25 Sep 2016

25th September 2016 One day at a time.


Sunday 25th 53-68F, 12-20C, bright start, a light wind fidgets in the bushes and trees, impatient to run free. It is expected to be rather windy but mild and sunny again.

A great wave rears up, ready to break over the sandy, stubbled foreshore.

It was a still, quiet morning walk along the lanes and my views largely peopled only by birds. The occasional jackdaw sounded the alarm before launching into another peaceful day. Eight geese passed swiftly and silently over. Obviously intent on reaching some goal further to the southwest. Gulls stood out brightly on a brown, almost featureless desert dune. Skylarks still abound in some numbers. Coming out of the stubble to chase each other in some ritual which disturbed and bemused their quieter fellows.

The Sunday morning traffic was fortunately light as tabby cats skulked along behind long, over-tired and scruffy hedges. A thin, chill wind wicks between gaps in the hedges. There are still butterflies and dragonflies on the wing. Perhaps made clumsy by the slight overnight chill, a Red admiral needed to be carried gently from the foot of the shadowy gate to the budlias to recover its composure.

Many leaves still hang on in expectation of next week's storm. All longing to be rid of their already thinned burden for this year. The colours are fading to autumnal at an almost glacial melting rate of motion. Another record warm month passes. To be ticked off by meteorologists and climatologists as another brick in their heavily graffitied, wailing wall of evidence in support of AGW. The garden trees have grown listless as the breeze rises. Almost as if they resented the growing pace of change.

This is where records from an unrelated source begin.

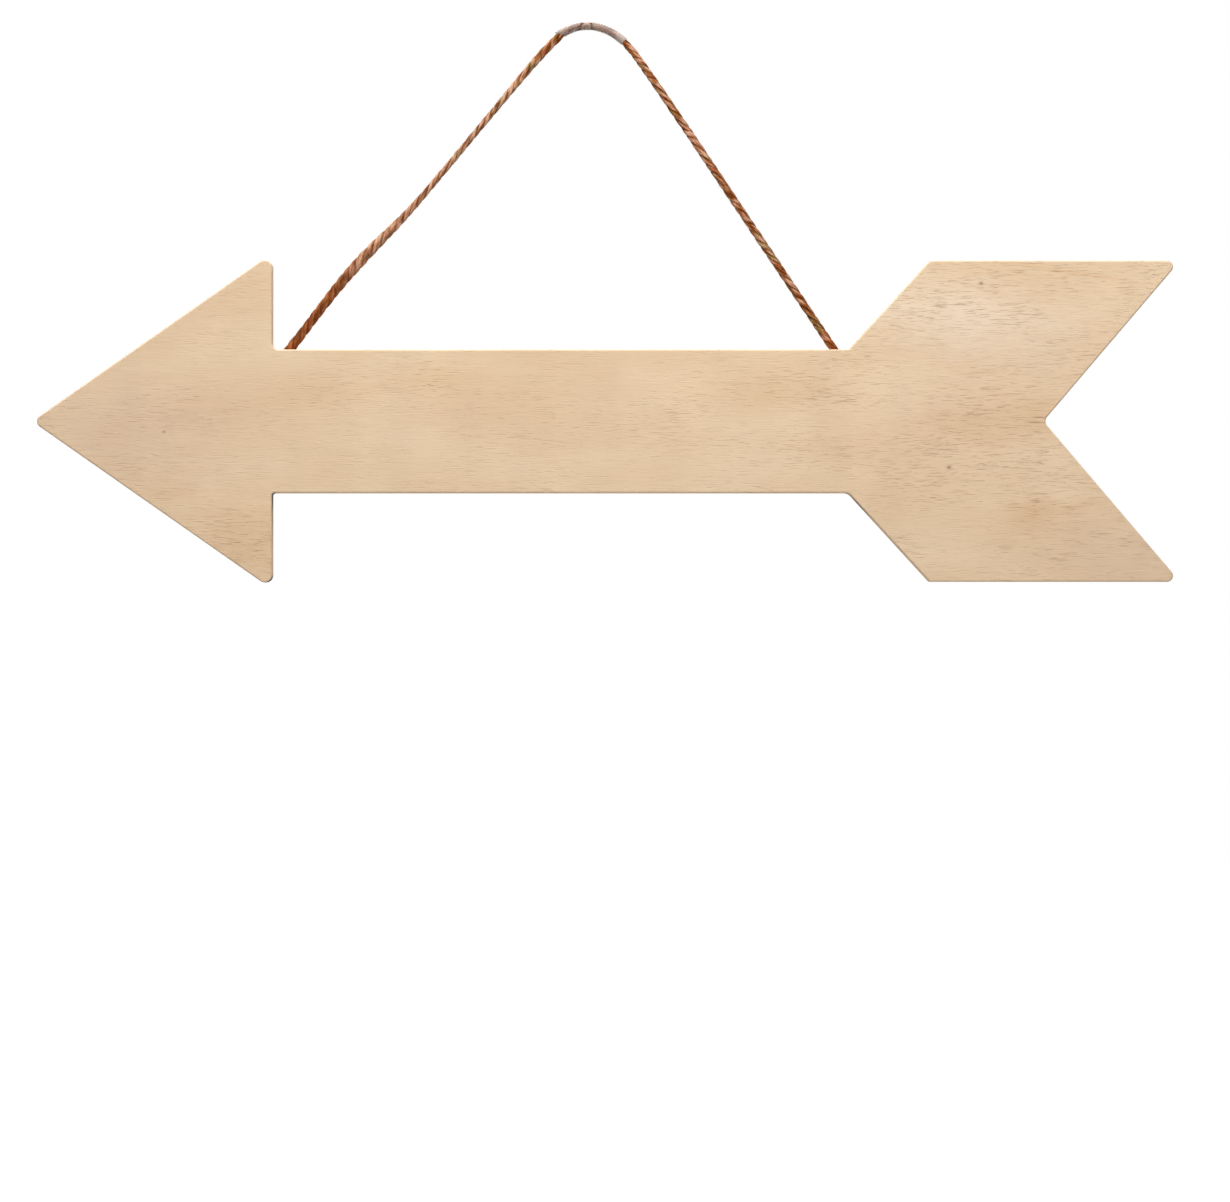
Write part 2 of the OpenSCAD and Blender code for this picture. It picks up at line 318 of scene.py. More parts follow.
def between(a, b, c, d, t):
    """A smooth line through four stations, at share t between the middle two."""
    return tuple(
        0.5 * (
            2 * q + (r - p) * t + (2 * p - 5 * q + 4 * r - s) * t * t
            + (3 * q - p - 3 * r + s) * t ** 3
        )
        for p, q, r, s in zip(a, b, c, d)
    )


def twine_line(step, first=0, last=len(ROUTE) - 1):
    """Stations along the route from its point first to its point last, about a step apart."""
    stations = [station(point) for point in ROUTE]
    line = []
    for i in range(first, last):
        a, b = stations[max(i - 1, 0)], stations[i]
        c, d = stations[i + 1], stations[min(i + 2, len(stations) - 1)]
        count = max(1, round(math.dist(b[:3], c[:3]) / step))
        line += [between(a, b, c, d, k / count) for k in range(count)]
    return line + [stations[last]]


def ramp(value, start, run):
    """Goes from 0 to 1 as a value goes from start over a run."""
    return min(max((value - start) / run, 0), 1)


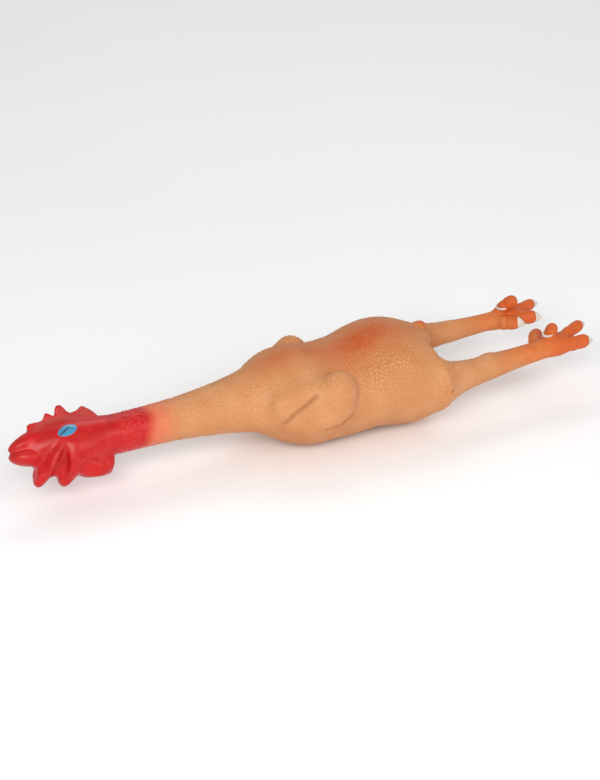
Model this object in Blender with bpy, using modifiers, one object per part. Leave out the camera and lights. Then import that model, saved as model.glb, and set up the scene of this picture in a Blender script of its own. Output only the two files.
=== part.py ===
"""A squeaky rubber chicken: one hollow latex casting that bends at its neck and legs, and a squeaker in its belly.

Metres, +Z up. The bird lies on its belly with its beak towards -X, its feet towards +X and its left side
towards -Y. The origin is on the floor under the middle of the bounding box.
"""

import math

import bmesh
import bpy
from mathutils import Matrix, Vector

GAP = 0.0003
WALL = 0.0020
FLEX_WALL = 0.0013
RING_POINTS = 20
LIMB_POINTS = 12
TOE_POINTS = 8

BEAK_X = -0.229
NECK_Z = 0.0406
LEG_Z = 0.0382
HIP_Y = 0.035
HEAD_TILT = math.radians(-30)

# Torso stations: x, half width, half height, height of the centre.
TORSO = (
    (-0.0460, 0.0250, 0.0235, 0.0405),
    (-0.0350, 0.0325, 0.0290, 0.0395),
    (-0.0230, 0.0380, 0.0335, 0.0380),
    (-0.0100, 0.0410, 0.0362, 0.0362),
    (0.0080, 0.0420, 0.0350, 0.0350),
    (0.0280, 0.0430, 0.0354, 0.0354),
    (0.0450, 0.0460, 0.0375, 0.0368),
    (0.0600, 0.0490, 0.0382, 0.0374),
    (0.0740, 0.0505, 0.0365, 0.0368),
    (0.0860, 0.0500, 0.0320, 0.0368),
    (0.0935, 0.0480, 0.0286, 0.0374),
    (0.0980, 0.0455, 0.0255, 0.0378),
)
TORSO_RINGS = 17

# Neck stations: x, radius.
NECK = ((-0.156, 0.0140), (-0.125, 0.0143), (-0.105, 0.0151), (-0.085, 0.0170), (-0.065, 0.0197), (-0.0463, 0.0250))
HEAD_CUT, HEAD_FLEX_END = -0.150, -0.131
NECK_MID_START, NECK_MID_END = -0.108, -0.086
NECK_ROOT_START = -0.066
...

Will our hero risk a tricycle ride in 25-30mph gusts? Did I mention that my front wheel Q/R had been loosened again? Some oaf has it in for me. I noticed the front wheel twitching on the way back from the shops and feared it might suddenly collapse to pitch me over the handlebars. Much as I hate stopping I eventually had to pull off and check the skewer. The lever had been returned to normal but there was no tension. Had I lifted the front wheel it could easily have fallen out. Probably one of the teenage school kids who were milling about outside the shops on Friday. As I am not averse to pulling the occasional wheely when sprinting away from a stop I shall have to keep an eye on the problem.

I foolishly chose to ride into the headwind to reach the end of Helnæs peninsula. I was having an unofficial race with two others on the causeway crossing. A chap on a carbon racer  eventually went past and I tried my best to stay with him by using the tri-bars. Meanwhile, a younger chap on an MTB was slowly catching me. Both paused soon after cresting the approach hill to the Helnæs "island" while I kept going. We each crossed each other's paths later on. I was down on the tri-bars and continuing to fight the wind and a painful quad right across Helnæs. One might have hoped for tailwind coming back but it was more often a crosswind. Later I was about to stop and photograph some tractors when a gorgeously marked bird of prey flew over. Its shallow V-tail and light coloured head were clearly visible as it rode the wave above a farm's long avenue of trees. I'm going to have to call it a Red kite until proven otherwise but it really didn't look large enough. The Marsh harrier is similar but has a squarish tail without the V. A rather exhausting 35 miles.